13:17:41 INFO - Waiting for request 'ready' stage. Current state: 'contacting_lifeguard' 13:18:41 INFO - Waiting for request 'ready' stage. Current state: 'pending' 13:19:41 INFO - Waiting for request 'ready' stage. Current state: 'pending' 13:20:41 INFO - Waiting for request 'ready' stage. Current state: 'pending' 13:21:41 INFO - Waiting for request 'ready' stage. Current state: 'pending' 13:22:41 INFO - Waiting for request 'ready' stage. Current state: 'pending' 13:23:41 INFO - Waiting for request 'ready' stage. Current state: 'pending' 13:24:41 INFO - Waiting for request 'ready' stage. Current state: 'pending' 13:25:41 INFO - Waiting for request 'ready' stage. Current state: 'pending' 13:26:41 INFO - Waiting for request 'ready' stage. Current state: 'pending' 13:27:41 INFO - Waiting for request 'ready' stage. Current state: 'pending' 13:28:42 INFO - Waiting for request 'ready' stage. Current state: 'pending' 13:29:42 INFO - Waiting for request 'ready' stage. Current state: 'failed_device_busy' 13:30:42 INFO - Waiting for request 'ready' stage. Current state: 'failed_device_busy' 13:31:42 INFO - Waiting for request 'ready' stage. Current state: 'failed_device_busy' 13:32:42 INFO - Waiting for request 'ready' stage. Current state: 'failed_device_busy' 13:33:42 INFO - Waiting for request 'ready' stage. Current state: 'failed_device_busy' 13:34:42 INFO - Waiting for request 'ready' stage. Current state: 'failed_device_busy' 13:35:42 INFO - Waiting for request 'ready' stage. Current state: 'failed_device_busy' 13:36:42 INFO - Waiting for request 'ready' stage. Current state: 'failed_device_busy' 13:37:42 ERROR - INFRA-ERROR: Request did not become ready in time
- Devices in the "failed_pxe_booting" state in mozpool. Not sure what to do in this state since requests to reboot or reimage are refused because the device isn't available on the network. Opening a bug with DC Ops to investigate this device is a good first step.
Releng changes required when moving panda racks from one data centre to another
We moved the pandas from scl1 to scl3 in bug 1001705. Here are the changes needed to implement that from the releng side of things.
To disable pandas
Follow the steps here https://bugzilla.mozilla.org/show_bug.cgi?id=1001705#c1
To enable pandas
- update devices.json in tools repo so relays point to correct data centre. Example: https://bugzilla.mozilla.org/attachment.cgi?id=8419438&action=edit. With the next reconfig, |ensure that the latest version of the tools repo is updated on the foopies
- Relops will reimage the foopies.

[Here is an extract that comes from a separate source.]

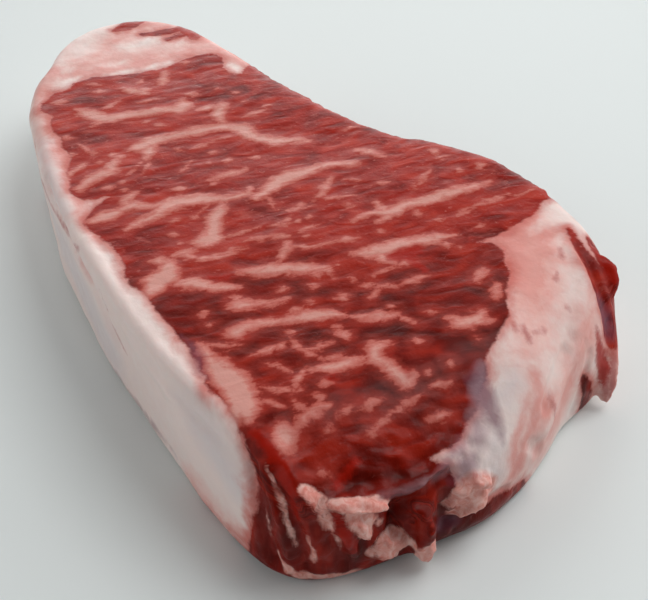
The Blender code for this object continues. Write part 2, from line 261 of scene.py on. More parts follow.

Two post imaging steps are needed on each foopy:
- The directories in /builds will need to be recreated. Use:
tools/buildfarm/maintenance/manage_foopies.py -f ../mobile/devices.json -H $foopy create_device_dirs
- Make sure the "tools" checkout is up to date. Use:
for f in $(grep ^foop ~1/train_2_short.txt | cut -d, -f1) ; do ./manage_foopies.py -f ../mobile/devices.json -H $f update done
for f in $(grep ^foop ~1/train_2_short.txt | cut -d, -f1) ; do ./manage_foopies.py -f ../mobile/devices.json -H $f show_revision done
- For good measure (i.e. optional-but-good-if-you-have-time), I reimage the panda devices in lifeguard ui of mozpool http://mobile-imaging-010.p10.releng.scl3.mozilla.com/ui/lifeguard.html
- In slavealloc db: update the datacentre they belong to and enable the devices
References
One source of truth
As of Oct 2012, tools/buildfarm/mobile/devices.json should be the most authoritative document.
- if you find a tegra deployed that is not listed here, check slavealloc. Once found, file a releng bug to get devices.json updated.
- if you find a PDU not labeled per the device.json file, file a releng bug to update the human labels.